Established in 1999, the CBGA was designed to reduce the volatility in the gold market caused by large sales by central banks, including the UK Treasury, which dumped half of its reserves earlier that year, sending prices lower. Sales under the agreement peaked in the year ending September 2005 at 497 tonnes. But over the past five years, European central banks sold just 23.5 tonnes of gold – mainly for minting gold coins – out of a possible 2,000 tonnes, according to the World Gold Council.


Analysts said the low sales had made the annual limits irrelevant, and that the central banks’ stated commitment to maintain their reserves sent a stronger signal at a time when prices were low.


“It offers some comfort to the market, which appears to be taking the news well,” said Joni Teves, precious metals analyst at UBS.


Gold fell 28 per cent last year following a large sell-off by western investors in the exchange traded funds.

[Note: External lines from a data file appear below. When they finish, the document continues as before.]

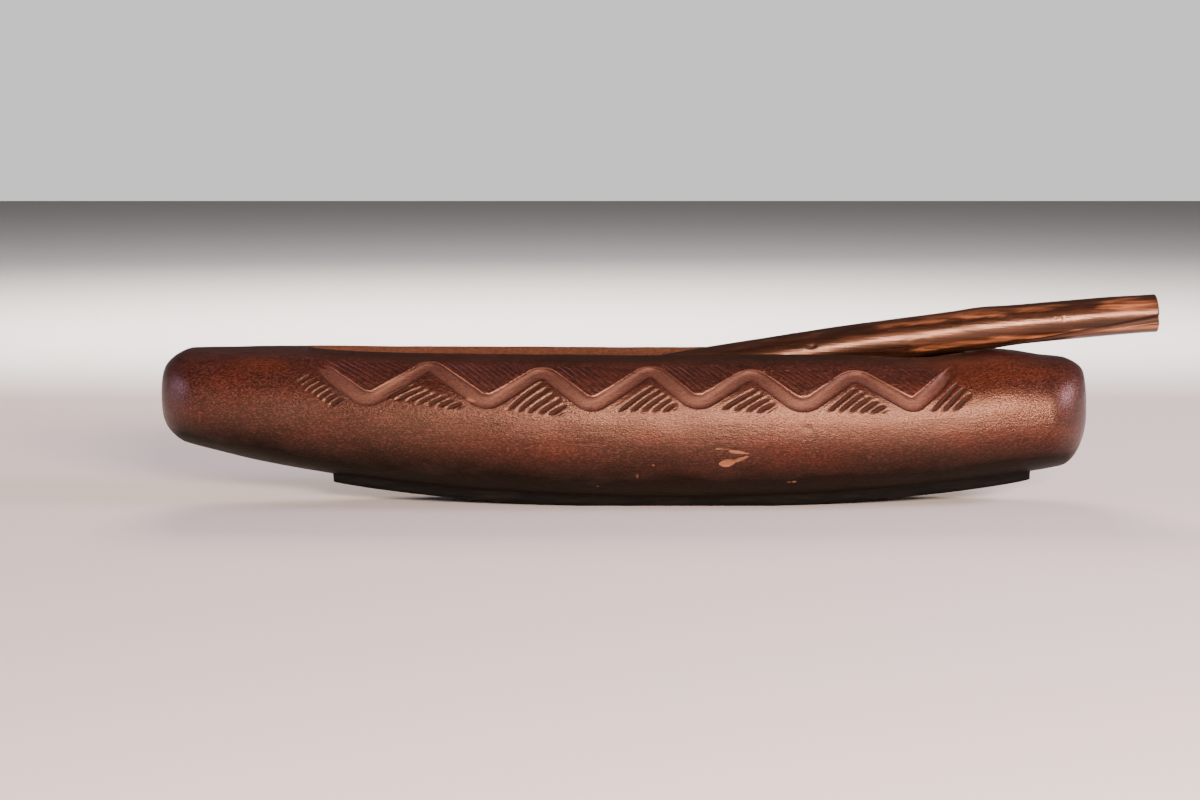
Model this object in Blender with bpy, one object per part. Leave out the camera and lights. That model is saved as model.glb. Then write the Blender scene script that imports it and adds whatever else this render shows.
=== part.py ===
"""Drum with beater: a long carved wooden slit drum on a low foot, with a natural stick laid in its slot.

Metres. X runs along the drum from left to right, -Y is the carved front and +Z is up.
The foot stands on Z = 0 and the middle of its flat is the origin.
"""

import math

import bmesh
import bpy
import numpy as np
from mathutils import Vector

# Drum body
DRUM_LENGTH = 0.5945
DRUM_WIDTH = 0.122
DRUM_HEIGHT = 0.1025
TOP_POWER = 2.35
BOTTOM_POWER = 2.15
WIDEST_AT = 0.03
TAPER_LEFT = 0.30
TAPER_RIGHT = 0.26
TAPER_POWER = 2.4
# Place along the drum as a share of its length, then height as a share of the drum's height
CROWN_LINE = (
    (-0.50, 0.976), (-0.40, 0.984), (-0.25, 0.990), (0.00, 0.992), (0.25, 0.974), (0.320, 0.948),
    (0.376, 0.940), (0.407, 0.968), (0.433, 0.956), (0.455, 0.934), (0.477, 0.922), (0.50, 0.905),
)
KEEL_LINE = (
    (-0.50, 0.413), (-0.40, 0.269), (-0.30, 0.165), (-0.20, 0.092), (-0.10, 0.047), (0.00, 0.025),
    (0.10, 0.023), (0.20, 0.043), (0.30, 0.086), (0.40, 0.154), (0.50, 0.255),
)
# How each edge of the two end faces is rounded: reach along X and depth, both as shares of the drum's height,
# then the power of its curve
LEFT_TOP = (0.171, 0.127, 1.6)
LEFT_BOTTOM = (0.137, 0.107, 1.6)
LEFT_SIDE = (0.254, 0.195, 1.7)
RIGHT_TOP = (0.122, 0.0585, 1.6)
RIGHT_BOTTOM = (0.137, 0.229, 1.9)
RIGHT_SIDE = (0.263, 0.263, 1.8)
END_DOME = 0.0015
GIRTH_STEPS = 36
MIDDLE_STEPS = 22
ROUNDING_STEPS = 5

# Foot carved in one with the body
FOOT_LEFT = -0.188
FOOT_RIGHT = 0.263
FOOT_HALF_WIDTH = 0.024
FOOT_END_HALF_WIDTH = 0.014
FOOT_DEPTH = 0.0034
FOOT_BATTER = 0.0015
FOOT_TOE_SLANT = 0.006
FOOT_SINK = 0.011
FOOT_END_POWER = 3
FOOT_STEPS = 20

# Slot and hollow
SLOT_MIDDLE = 0.009
SLOT_LENGTH = 0.426
SLOT_HALF_WIDTH = 0.027
SLOT_NARROWING = 0.35
SLOT_END_POWER = 10
SLOT_STEPS = 22
WALL = 0.015
LIP = 0.010
FLOOR = 0.0355
HOLLOW_PAST_SLOT = 0.004
HOLLOW_POWER = 3.0
HOLLOW_GIRTH_STEPS = 24
HOLLOW_STEPS = 18

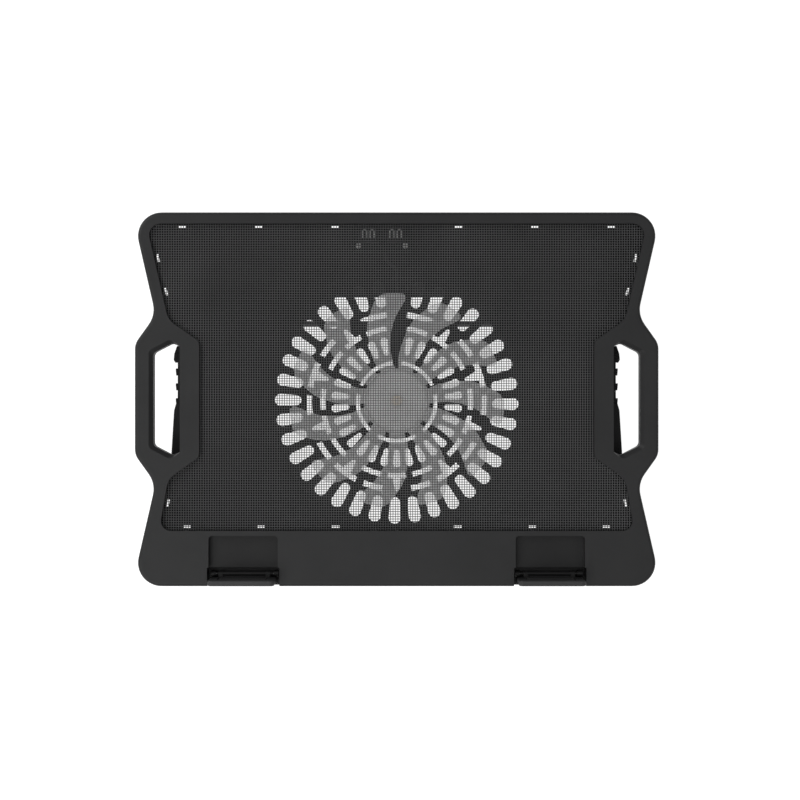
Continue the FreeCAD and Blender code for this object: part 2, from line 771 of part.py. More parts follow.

The current price of $1,300 a troy ounce – up 0.6 per cent for the day – is still 32 per cent lower than the 2011 peak of $1,920 an ounce.


Natalie Dempster, managing director for central banks and public policy at the World Gold Council, said the new agreement was “extremely positive news for the gold market”.


“For the foreseeable future, the message is very clear: European gold sales are over,” Ms Dempster said.


Members of the CBGA own around 11,000 tonnes of gold, more than third of total official sector holdings. Over the past four years, central banks globally have been net buyers of gold, with purchases totalling 368.8 tonnes in 2013.


The agreement will be reviewed in 2019.